__Goal__. Copy the listing below line for line, starting at its first line and ending with the line that has "[nose, shoulder]), [bore]))" in it. Add nothing.

__Data segment__.
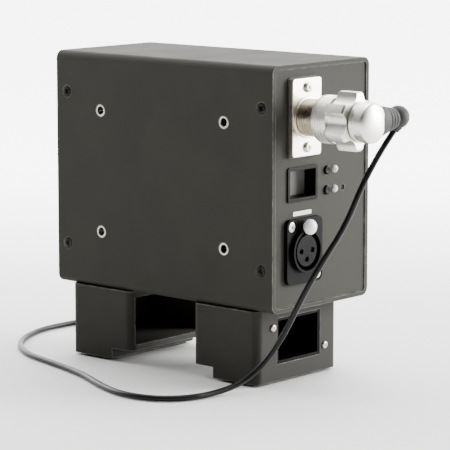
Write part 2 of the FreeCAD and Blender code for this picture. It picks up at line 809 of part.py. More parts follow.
def pole_gasket_sheet():
    sheet_body = rounded("gasket_round",
                         outward_block("gasket_blank", pole_x, pole_up, 0, pole_gasket,
                                       pole_plate_width + 2 * gasket_lap,
                                       pole_plate_height + 2 * gasket_lap), Vector(0, 1, 0), 2.2)
    tools = [outward_rod("gasket_hole", pole_x, pole_up, -1, 2, barrel_radius)]
    for side in (-1, 1):
        tools.append(outward_rod(f"gasket_screw_hole_{side + 1}", pole_x,
                                 pole_up + side * pole_screw_pitch / 2, -1, 2,
                                 pole_screw_shank + running_gap))
    node("pole_gasket", cut("pole_gasket_sheet", sheet_body, tools))


def pole_insulator():
    disc = outward_rod("pole_insulator_disc", pole_x, pole_up, -pole_rear + 1, 1, barrel_bore)
    holes = [outward_rod(f"pole_pin_hole_{index}", x, up, -pole_rear, 2, pin_radius)
             for index, (x, up) in enumerate(pole_holes())]
    node("pole_insulator", cut("pole_insulator", disc, holes))


def pole_pins():
    pins = [outward_rod(f"pole_pin_{index}", x, up, -pole_rear - 3, 7.5, pin_radius)
            for index, (x, up) in enumerate(pole_holes())]
    node("pole_pins", together("pole_pins", pins))


def pole_screws():
    screws = []
    for side in (-1, 1):
        screws.append(screw(f"pole_screw_{side + 1}",
                            out(pole_x, pole_up + side * pole_screw_pitch / 2, pole_gasket + pole_plate),
                            FORWARD, pole_screw_shank, pole_gasket + pole_plate + panel_thickness + 1,
                            2 * pole_screw_shank, pole_screw_head))
    node("pole_screws", together("pole_screws", screws))


def plug_shell():
    nose = outward_rod("plug_nose_tube", pole_x, pole_up, plug_entry, nut_end + 1.4, plug_nose)
    shoulder = outward_rod("plug_shoulder", pole_x, pole_up, barrel_length + plug_shoulder_start,
                           barrel_length + plug_shoulder_end, barrel_radius - plug_shoulder_drop)
    bore = outward_rod("plug_shell_bore", pole_x, pole_up, 1, nut_end + 3, plug_bore)
    node("plug_shell", cut("plug_shell", join("plug_shell_blank", [nose, shoulder]), [bore]))


def plug_insert():
    disc = outward_rod("plug_insert_disc", pole_x, pole_up, plug_entry + 0.2, plug_insert_end, plug_bore)
    holes = [outward_rod(f"plug_pin_hole_{index}", x, up, 1, plug_insert_end + 1, pin_radius + 0.08)
             for index, (x, up) in enumerate(pole_holes())]
    node("plug_insert", cut("plug_insert", disc, holes))


def plug_contacts():
    contacts = [outward_rod(f"plug_contact_{index}", x, up, plug_contact_start, plug_contact_end,
                            pin_radius + 0.08)
                for index, (x, up) in enumerate(pole_holes())]
    node("plug_contacts", together("plug_contacts", contacts))


def coupling_nut():
    sleeve = outward_rod("nut_sleeve_tube", pole_x, pole_up, nut_start, nut_grip_start + 1, nut_sleeve)
    grip = outward_rod("nut_grip_disc", pole_x, pole_up, nut_grip_start, nut_end, nut_grip)
    shoulder_room = barrel_length + plug_shoulder_end + 0.3
    tools = [outward_rod("nut_thread", pole_x, pole_up, nut_start - 1, shoulder_room,
                         barrel_radius - barrel_clearance + running_gap),
             outward_rod("nut_bore", pole_x, pole_up, nut_start - 1, nut_end + 1, plug_nose + running_gap)]
    scallop_ring = nut_grip + scallop_offset
    for index in range(nut_lobes):
        angle = 2 * math.pi * index / nut_lobes
        tools.append(outward_rod(f"nut_scallop_{index}", pole_x + math.cos(angle) * scallop_ring,
                                 pole_up + math.sin(angle) * scallop_ring,
                                 nut_grip_start - 1, nut_end + 1, scallop_radius))
    node("coupling_nut", cut("coupling_nut", join("nut_blank", [sleeve, grip]), tools))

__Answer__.
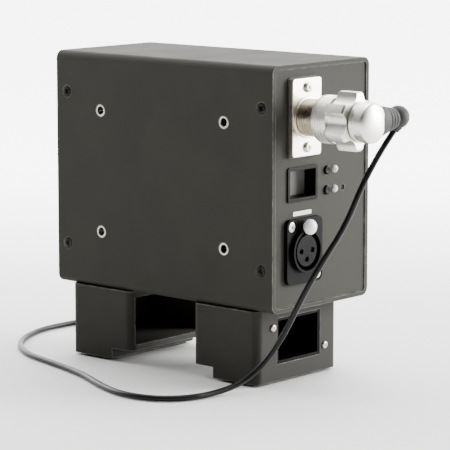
Write part 2 of the FreeCAD and Blender code for this picture. It picks up at line 809 of part.py. More parts follow.
def pole_gasket_sheet():
    sheet_body = rounded("gasket_round",
                         outward_block("gasket_blank", pole_x, pole_up, 0, pole_gasket,
                                       pole_plate_width + 2 * gasket_lap,
                                       pole_plate_height + 2 * gasket_lap), Vector(0, 1, 0), 2.2)
    tools = [outward_rod("gasket_hole", pole_x, pole_up, -1, 2, barrel_radius)]
    for side in (-1, 1):
        tools.append(outward_rod(f"gasket_screw_hole_{side + 1}", pole_x,
                                 pole_up + side * pole_screw_pitch / 2, -1, 2,
                                 pole_screw_shank + running_gap))
    node("pole_gasket", cut("pole_gasket_sheet", sheet_body, tools))


def pole_insulator():
    disc = outward_rod("pole_insulator_disc", pole_x, pole_up, -pole_rear + 1, 1, barrel_bore)
    holes = [outward_rod(f"pole_pin_hole_{index}", x, up, -pole_rear, 2, pin_radius)
             for index, (x, up) in enumerate(pole_holes())]
    node("pole_insulator", cut("pole_insulator", disc, holes))


def pole_pins():
    pins = [outward_rod(f"pole_pin_{index}", x, up, -pole_rear - 3, 7.5, pin_radius)
            for index, (x, up) in enumerate(pole_holes())]
    node("pole_pins", together("pole_pins", pins))


def pole_screws():
    screws = []
    for side in (-1, 1):
        screws.append(screw(f"pole_screw_{side + 1}",
                            out(pole_x, pole_up + side * pole_screw_pitch / 2, pole_gasket + pole_plate),
                            FORWARD, pole_screw_shank, pole_gasket + pole_plate + panel_thickness + 1,
                            2 * pole_screw_shank, pole_screw_head))
    node("pole_screws", together("pole_screws", screws))


def plug_shell():
    nose = outward_rod("plug_nose_tube", pole_x, pole_up, plug_entry, nut_end + 1.4, plug_nose)
    shoulder = outward_rod("plug_shoulder", pole_x, pole_up, barrel_length + plug_shoulder_start,
                           barrel_length + plug_shoulder_end, barrel_radius - plug_shoulder_drop)
    bore = outward_rod("plug_shell_bore", pole_x, pole_up, 1, nut_end + 3, plug_bore)
    node("plug_shell", cut("plug_shell", join("plug_shell_blank", [nose, shoulder]), [bore]))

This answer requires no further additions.